The Royals had grabbed a 3-2 lead, but the White Sox were battling back in the fifth inning. They had runners at first and second with two outs and Jose Abreu, who had already hit the first of his two home runs, stood at the plate and fouled off a pitch with a full count.
On that pitch from Jeremy Guthrie, Royals catcher Salvador Perez noticed something about the runner at second, Geovany Soto.
“He’s just putting his head down and going,” Perez said.
So, Perez gave Guthrie the pickoff signal, and Guthrie move started the rundown that ended the inning. The Royals went on to a 7-6 victory Saturday night that was filled with alert moves and solid plate appearances and punctuated by a three-strikeout ninth inning by closer Greg Holland, catching Abreu looking to end the game.
“I got a one, two, three inning,” Holland said. “Seems like I haven’t had one of those in a while.”
The Royals won their second straight and moved to 65-44 on the season, opening a 10 1/2-game lead over the Minnesota Twins in the American League Central Division.
It’s the first time since the final day of the 1980 season that the Royals have held a division lead by double digit games.
The cushion allowed Royals manager Ned Yost to give relief pitcher Wade Davis another day of rest. Davis hasn’t pitched since Thursday, and the eighth inning, with the Royals’ nursing a one-run lead, is his domain.
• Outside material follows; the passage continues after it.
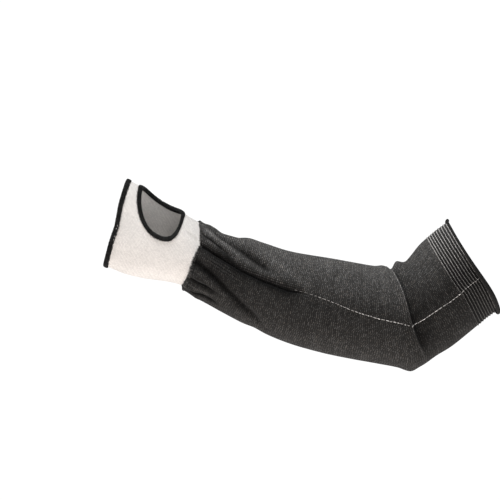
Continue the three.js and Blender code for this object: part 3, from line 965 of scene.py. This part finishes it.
# The overlocked bindings: a rounded channel on the cloth's edge, wrapped by close threads.
def channel():
    leg = binding_nose + clearance - binding_width
    top, bottom = cuff_wall + clearance, -clearance
    outline = [
        (leg, top), (leg, top + binding_thickness), (0, top + binding_thickness),
        (clearance + binding_nose, cuff_wall), (clearance + binding_nose, 0),
        (0, bottom - binding_thickness), (leg, bottom - binding_thickness), (leg, bottom),
        (clearance, bottom), (clearance, top),
    ]
    outline = np.array(outline, float)
    for _ in range(2):
        after = np.roll(outline, -1, axis=0)
        outline = np.stack([0.75 * outline + 0.25 * after, 0.25 * outline + 0.75 * after], 1).reshape(-1, 2)
    return outline


def wrap_path():
    """The way a wrapping thread goes over the channel: past the edge, and lift."""
    leg = binding_nose + clearance - binding_width
    top, bottom = cuff_wall + clearance + binding_thickness, -clearance - binding_thickness
    nose = clearance + binding_nose
    corners = np.array([
        (leg - 0.35, top - 0.85), (leg + 0.2, top + 0.05), (-0.4, top + 0.12),
        (nose - 0.5, cuff_wall + 0.75), (nose + 0.1, cuff_wall / 2), (nose - 0.5, -0.75),
        (-0.4, bottom - 0.12), (leg + 0.2, bottom - 0.05), (leg - 0.2, bottom + 0.5),
    ])
    at = np.linspace(0, len(corners) - 1, 15)
    return np.stack([np.interp(at, np.arange(len(corners)), corners[:, k]) for k in (0, 1)], 1)


def binding(name, node, place, ring_count, thread_count, slant):
    outline = channel()
    turn = np.arange(ring_count) / ring_count * 2 * np.pi
    rings = np.stack([place(turn, past, lift) for past, lift in outline[::-1]])
    p, c, s, _ = loft(rings, ring_count, np.zeros(len(outline)))
    body = (p, c, s, np.full(len(p), 0.15))
    path = wrap_path()
    start = (np.arange(thread_count) + rng.uniform(-0.18, 0.18, thread_count)) / thread_count * 2 * np.pi
    lean = np.linspace(-0.5, 0.5, len(path))[None] * slant
    turns_ = start[:, None] + lean
    puff = rng.uniform(-0.06, 0.1, thread_count)[:, None]
    past = np.broadcast_to(path[:, 0], turns_.shape).copy()
    reach = rng.uniform(-0.1, 0.7, thread_count)
    past[:, :2] -= reach[:, None]
    lift = path[:, 1][None] + puff * np.sign(path[:, 1] - cuff_wall / 2)[None]
    paths = place(turns_, past, lift)
    radius = rng.uniform(0.36, 0.47, thread_count)[:, None] * np.ones(len(path))
    radius[:, 0] *= 0.5
    radius[:, -1] *= 0.5
    threads = strands(paths, radius, 6, tone=rng.uniform(0.1, 0.7, thread_count))
    p, c, s, t = join_parts([body, threads])
    obj = new_object(name, p, c, s, None, overlock_black, t)
    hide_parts(node)
    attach(obj, "root")
    return obj


binding("palm_binding", "palm_edge_binding",
        lambda turn, past, lift: surface(cuff_edge + edge_wave(turn) - past, turn, lift), 240, 250, 0.03)


def thumb_place(turn, past, lift):
    # The leg on the cloth is narrower towards the wrist.
    narrow = 1 - 0.6 * bell(between(turn, 0.25), 0.7)
    return thumb_point(turn, np.where(past < 0, past * narrow, past), lift)


binding("thumb_binding", "thumb_hole_binding", thumb_place, 200, 176, 0.05)


# A few pale thread ends caught in the palm edge's overlock.
def pale_ends():
    spots = locate([(117.4, 225.6), (116.2, 228.6), (114.6, 236.2), (113.8, 239.4)])
    steps = np.linspace(-0.5, 0.5, 6)
    lean = np.array([0.5, -0.4, 0.9, 0.3])[:, None]
    angle = spots[:, 1:] + steps * 0.036
    along = spots[:, :1] + steps * lean * 2.4
    lift = cuff_wall + clearance + binding_thickness + 0.42 - 0.9 * (2 * steps) ** 4
    radius = 0.26 * np.sqrt(1.05 - (2 * steps) ** 2) * np.ones((4, 1))
    return strands(surface(along, angle, lift + 0 * along), radius, 6, tone=[0.5, 0.7, 0.35, 0.6])


p, c, s, t = pale_ends()
ends = new_object("pale_thread_ends", p, c, s, None, crease_pale, t)
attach(ends, "root")


# Threads of the wrist seam, which reach from the tube's edge onto the cuff.
def seam_threads():
    count = 190
    turn = (np.arange(count) + rng.uniform(-0.25, 0.25, count)) / count * 2 * np.pi
    reach = rng.uniform(0.9, 1.9, count)
    steps = np.linspace(0, 1, 8)
    edge = seam_edge(turn)
    top = tube_skin(edge + 0.1, turn)[2]
    inside = cuff_lift(edge, turn)
    along = edge[:, None] + 2.2 - (2.2 + reach[:, None]) * steps
    over = np.clip((along - edge[:, None]) / 1.2 + 0.75, 0, 1)
    lift = inside[:, None] + 0.25 + (top[:, None] + 0.15 - inside[:, None] - 0.25) * over
    lean = rng.uniform(0.2, 1.0, count)[:, None] * 0.03 * steps
    paths = surface(along, turn[:, None] + lean, lift)
    radius = rng.uniform(0.26, 0.4, count)[:, None] * np.ones(len(steps))
    radius[:, 0] *= 0.6
    radius[:, -1] *= 0.45
    return strands(paths, radius, 6, tone=rng.uniform(0.0, 0.9, count))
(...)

But Davis has a sore back.
“Can he pitch through it? Probably,” Royals manager Ned Yost said. “The danger that you run into is that if your back is a little stiff you may change mechanics and create problems elsewhere, and that’s the last thing we want to do.
“We’ve got leeway, we have breathing room. We want to make sure that we don’t do anything crazy with Wade. We give him the time to get that stiffness.”
The Royals bullpen was stellar in the final three innings without Davis. Ryan Madson needed six pitches to get through the seventh. One of Kelvin Herrera’s fastballs in the eighth hit 101 mph according the stadium scoreboard, and Holland looked like the best of his 2014 self in the ninth.
White Sox starter Jeff Samardzija retired the first nine Royals, but after falling behind 2-0, the Royals got going in the fourth.
Alcides Escobar dropped a single to center. Samardzija got ahead of the next two hitters, Mike Moustakas and Lorenzo Cain with 0-2 counts, but walked both.
Up stepped Eric Hosmer, who doesn’t have a grand slam among his 70 career home runs, and didn’t get one here.
But he produced a broken-bat floater that bounced in front of shortstop Alexei Ramirez, who got Cain at second on a behind-the-back flip. But Hosmer beat the relay and Escobar scored the Royals’ first run.
Kendrys Morales also hit a grounder to Ramirez, but with Hosmer running, Ramirez’s only play was at first.
Moustakas scored, and with all the action on the play moving toward second, nobody covered third. Homser kept running and reached easily. That allowed him to jog home when Salvador Perez poked a single to right.
The action carried into the fifth.
Jarrod Dyson, making his first start in left field since the Royals acquired Ben Zobrist, drove one between Adam Eaton in center and right fielder Avisail Garcia. The ball didn’t reach the warning track, but it didn’t’ have to for Dyson to reach third with his sixth triple this season.
Samardzija then hit Escobar. A razzing from the 39,302 — the 17th sellout and second largest crowd of the season at Kauffman Stadium who recalled the Opening Day beaning of Cain —but no warning was delivered by home plate umpire Laz Diaz.
The Royals kept rolling. Moustakas deep fly to right scored Dyson and Escobar moved to second. He took third on a wild pitch and scored on Cain’s single. Morales and Perez picked up RBI hits in the inning that ended with a 7-2 Royals edge.
But the White Sox came back with four in the sixth and Guthrie was chased. Luke Hochevar allowed two inherited runners to score, and the Royals would have to sweat out the victory.